There’s only so much any one of us can know about the Monument. With support from the Mellon Foundation, this project is our attempt to help grow a community engaged and invested in its future. Our first steps toward this are to:
Host four public conversations in 2026, featuring visiting national scholars and local leaders. Each event will be an exploration of Monument Circle’s history and present, seeking to integrate expanded histories and community voices into its interpretation and future planning. We’ll get to walk around the Circle and have drinks together, too.

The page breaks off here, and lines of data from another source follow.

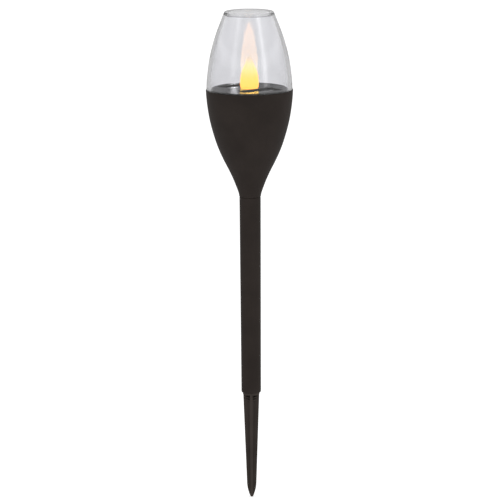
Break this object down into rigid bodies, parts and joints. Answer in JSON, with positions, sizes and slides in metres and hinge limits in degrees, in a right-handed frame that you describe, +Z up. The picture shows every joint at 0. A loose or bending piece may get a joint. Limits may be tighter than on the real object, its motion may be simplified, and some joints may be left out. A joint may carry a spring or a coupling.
{
  "type": "solar tiki torch",
  "caption": "Slim solar garden torch on a ground stake: tulip bowl, clear lift-off shade, yellow LED flame and solar cells on the deck.",
  "frame": {"origin": "on the torch's axis at the underside of the stake's collar, which is where the soil begins", "axes": "+Z up along the torch's axis, X along the long sides of the two solar panels, +Y to the rear panel"},
  "size_m": [0.077, 0.077, 0.4395],
  "materials": {
    "dark_plastic": "satin moulded, near-black brown",
    "deck_plastic": "glossy black",
    "tray_plastic": "fine spark-eroded black",
    "seal_rubber": "soft black",
    "clear_shade": "clear, polished",
    "flame_plastic": "translucent warm yellow",
    "led_epoxy": "clear, polished",
    "holder_plastic": "satin black",
    "panel_board": "black glass-fibre board",
    "solar_cell": "blue-black silicon with fine silver lines",
    "panel_epoxy": "clear, polished",
    "circuit_board": "green solder mask",
    "inductor_body": "lacquered",
    "capacitor_can": "bright can",
    "resistor_body": "lacquered",
    "chip_body": "moulded black",
    "zinc_steel": "zinc plated",
    "switch_housing": "tinned shell",
    "switch_lever": "satin black",
    "tinned_metal": "tinned",
    "nickel_can": "nickel plated",
    "battery_sleeve": "green shrink sleeve",
    "spring_wire": "nickel plated wire",
    "red_wire": "insulation",
    "black_wire": "insulation",
    "white_wire": "insulation"
  },
  "bodies": {
    "stake": {"ground_stake": "dark_plastic"},
    "pole": {"pole": "dark_plastic"},
    "bowl": {"bowl_shell": "dark_plastic"},
    "light_module": {"top_deck": "deck_plastic", "module_tray": "tray_plastic", "module_gasket": "seal_rubber", "shade_seal": "seal_rubber", "flame_diffuser": "flame_plastic", "flame_led": "led_epoxy", "led_leads": "tinned_metal", "led_holder": "holder_plastic", "solar_panel_front": "panel_board", "solar_panel_rear": "panel_board", "solar_cells_front": "solar_cell", "solar_cells_rear": "solar_cell", "panel_epoxy_front": "panel_epoxy", "panel_epoxy_rear": "panel_epoxy", "circuit_board": "circuit_board", "component_leads": "tinned_metal", "inductor": "inductor_body", "capacitor": "capacitor_can", "resistor": "resistor_body", "driver_chip": "chip_body", "board_screws": "zinc_steel", "tray_screws": "zinc_steel", "switch_body": "switch_housing", "switch_terminals": "tinned_metal", "battery_cell": "nickel_can", "battery_sleeve": "battery_sleeve", "positive_contact": "tinned_metal", "negative_contact": "tinned_metal", "contact_spring": "spring_wire", "red_wires": "red_wire", "black_wires": "black_wire", "switch_wires": "white_wire"},
    "shade": {"shade": "clear_shade"},
    "battery_cover": {"battery_cover": "tray_plastic"},
    "switch": {"switch_slider": "switch_lever"}
  },
  "joints": [
    {"name": "pole_lift", "type": "slide", "parent": "stake", "child": "pole", "axis": [0, 0, 1], "range_m": [0, 0.032]},
    {"name": "head_lift", "type": "slide", "parent": "pole", "child": "bowl", "axis": [0, 0, 1], "range_m": [0, 0.027]},
    {"name": "module_lift", "type": "slide", "parent": "bowl", "child": "light_module", "axis": [0, 0, 1], "range_m": [0, 0.05]},
    {"name": "shade_lift", "type": "slide", "parent": "light_module", "child": "shade", "axis": [0, 0, 1], "range_m": [0, 0.04]},
    {"name": "cover_hinge", "type": "hinge", "parent": "light_module", "child": "battery_cover", "pos_m": [0, -0.001, 0.2483], "axis": [1, 0, 0], "range_deg": [0, 90]},
    {"name": "switch_slide", "type": "slide", "parent": "light_module", "child": "switch", "axis": [1, 0, 0], "range_m": [0, 0.002]}
  ]
}
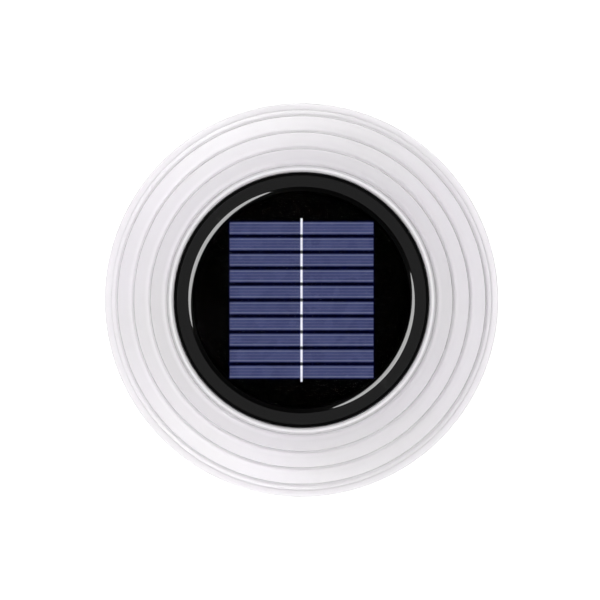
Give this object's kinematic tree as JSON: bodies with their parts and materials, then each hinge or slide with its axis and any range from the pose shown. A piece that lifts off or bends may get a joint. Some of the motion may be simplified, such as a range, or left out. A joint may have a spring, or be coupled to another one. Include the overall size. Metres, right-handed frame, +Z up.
{
  "type": "floating pool light",
  "caption": "Terraced round solar float light with a twist-off black solar cap, a base push button and a folding tether bail, for pools and ponds.",
  "frame": {"origin": "middle of the foot ring's bottom, on the axis of the float", "axes": "+Z up along the float's axis through the solar cap; +X along the solar strips; +Y towards the bow of the folded tether bail"},
  "size_m": [0.11, 0.11, 0.056],
  "materials": {
    "milky_shell": "milky translucent, satin moulded",
    "black_cap": "fine moulded texture",
    "black_bezel": "satin face with a polished inner bevel",
    "seal_rubber": "moulded rubber",
    "clear_window": "polished clear",
    "panel_laminate": "black solder mask with a navy field under the cells",
    "tinned_ribbon": "tinned copper",
    "silicon_cell": "blue grey silicon with fine printed fingers",
    "boot_silicone": "soft matt silicone",
    "inner_plastic": "moulded",
    "steel_screws": "zinc plated",
    "switch_housing": "moulded",
    "switch_stem": "moulded",
    "stainless_wire": "drawn stainless wire",
    "board_laminate": "white solder mask",
    "chip_resin": "moulded resin",
    "coil_ferrite": "sintered ferrite",
    "capacitor_can": "satin can",
    "connector_nylon": "moulded nylon",
    "holder_plastic": "moulded",
    "battery_sleeve": "shrunk plastic sleeve",
    "plated_spring_steel": "nickel plated",
    "frosted_dome": "frosted translucent",
    "red_insulation": "extruded insulation",
    "black_insulation": "extruded insulation",
    "led_package": "white package with phosphor"
  },
  "bodies": {
    "float": {"upper_shell": "milky_shell", "lower_shell": "milky_shell", "button_boot": "boot_silicone", "boot_retainer": "inner_plastic", "retainer_screws": "steel_screws", "power_switch": "switch_housing", "circuit_board": "board_laminate", "board_screws": "steel_screws", "controller_chip": "chip_resin", "boost_coil": "coil_ferrite", "storage_capacitor": "capacitor_can", "lead_header": "connector_nylon", "lead_plug": "connector_nylon", "battery_holder": "holder_plastic", "battery_cell": "battery_sleeve", "battery_contact": "plated_spring_steel", "battery_spring": "plated_spring_steel", "diffuser_dome": "frosted_dome", "solar_lead_red": "red_insulation", "solar_lead_black": "black_insulation", "lamp_led_1": "led_package", "lamp_led_2": "led_package", "lamp_led_3": "led_package", "lamp_led_4": "led_package", "lamp_led_5": "led_package", "lamp_led_6": "led_package"},
    "seal_carrier": {"cap_seal": "seal_rubber"},
    "solar_cap": {"cap_body": "black_cap", "cap_bezel": "black_bezel", "solar_window": "clear_window", "window_gasket": "seal_rubber", "panel_board": "panel_laminate", "solar_cell_01": "silicon_cell", "solar_cell_02": "silicon_cell", "solar_cell_03": "silicon_cell", "solar_cell_04": "silicon_cell", "solar_cell_05": "silicon_cell", "solar_cell_06": "silicon_cell", "solar_cell_07": "silicon_cell", "solar_cell_08": "silicon_cell", "solar_cell_09": "silicon_cell", "solar_cell_10": "silicon_cell", "cell_ribbons": "tinned_ribbon", "lead_grommet": "seal_rubber"},
    "power_button": {"button_key": "inner_plastic", "switch_plunger": "switch_stem"},
    "bail": {"tether_bail": "stainless_wire"}
  },
  "joints": [
    {"name": "cap_lift", "type": "slide", "parent": "float", "child": "seal_carrier", "axis": [0, 0, 1], "range_m": [0, 0.0015]},
    {"name": "cap_turn", "type": "hinge", "parent": "seal_carrier", "child": "solar_cap", "pos_m": [0, 0, 0.0515], "axis": [0, 0, 1], "range_deg": [0, 45]},
    {"name": "button_press", "type": "slide", "parent": "float", "child": "power_button", "axis": [0, 0, 1], "range_m": [0, 0.0012], "stiffness_N_per_m": 1200, "springref_m": -0.0005, "deforming": ["button_boot"]},
    {"name": "bail_swing", "type": "hinge", "parent": "float", "child": "bail", "pos_m": [0, 0, 0.0022], "axis": [-1, 0, 0], "range_deg": [0, 180]}
  ],
  "couplings": [
    {"joint": "cap_lift", "follows": "cap_turn", "m_per_rad": 0.0019099}
  ]
}
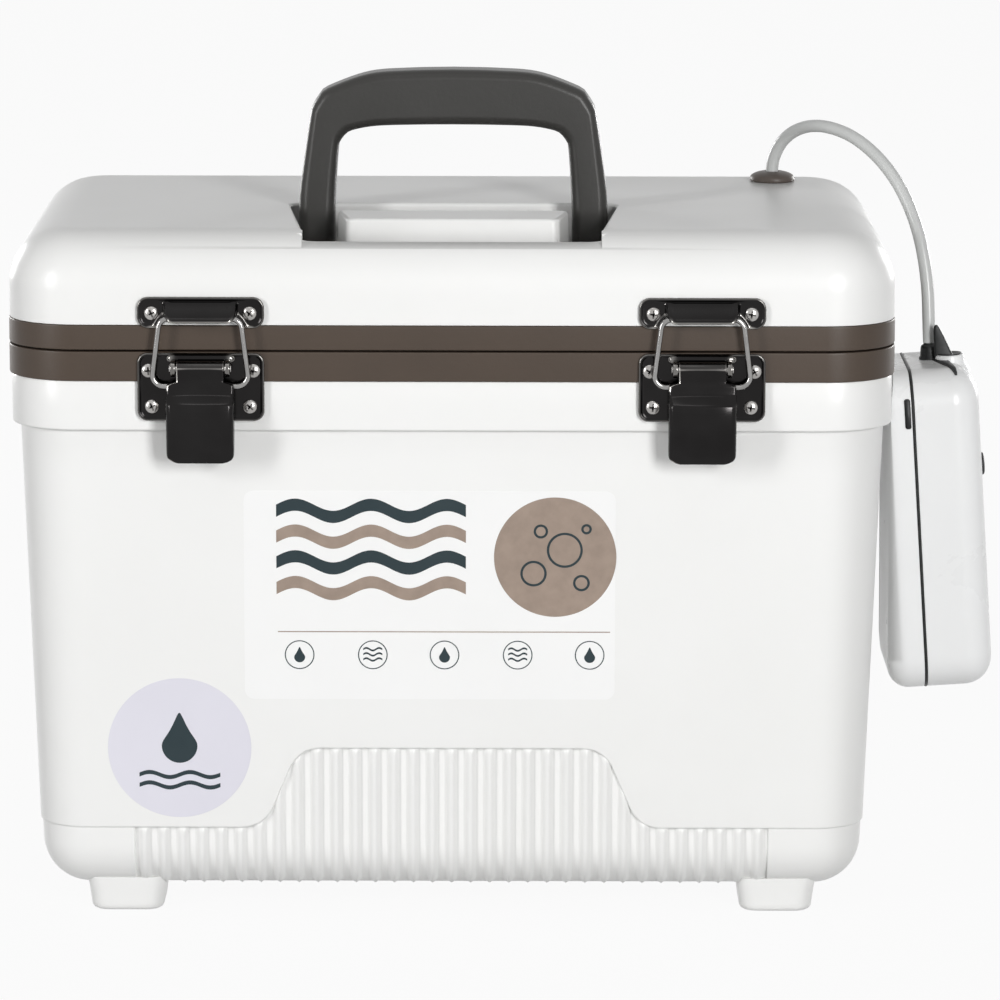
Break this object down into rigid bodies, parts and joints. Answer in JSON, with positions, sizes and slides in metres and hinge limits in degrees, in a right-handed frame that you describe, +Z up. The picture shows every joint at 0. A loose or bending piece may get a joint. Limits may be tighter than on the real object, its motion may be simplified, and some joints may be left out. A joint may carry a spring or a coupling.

Work with research partners to develop a custom artificial intelligence model that will enable the Soldiers & Sailors Monument to “speak”, sharing layered histories, archival photography, and public memory from multiple perspectives. It will be a key research tool of the project, enabling us to gather knowledge, explore ethical approaches to AI, and work to build an accessible model that aligns with how we learn today.
Both efforts aim to get Indianapolis talking not just about the Monument but with the Monument, engaging with its history and considering its role in our lives today. There’s much I have to learn, and I’d much rather learn in community with all of you than by my lonesome at my computer.
I hope you’ll join me at the Circle and consider this question: What will you ask the monument?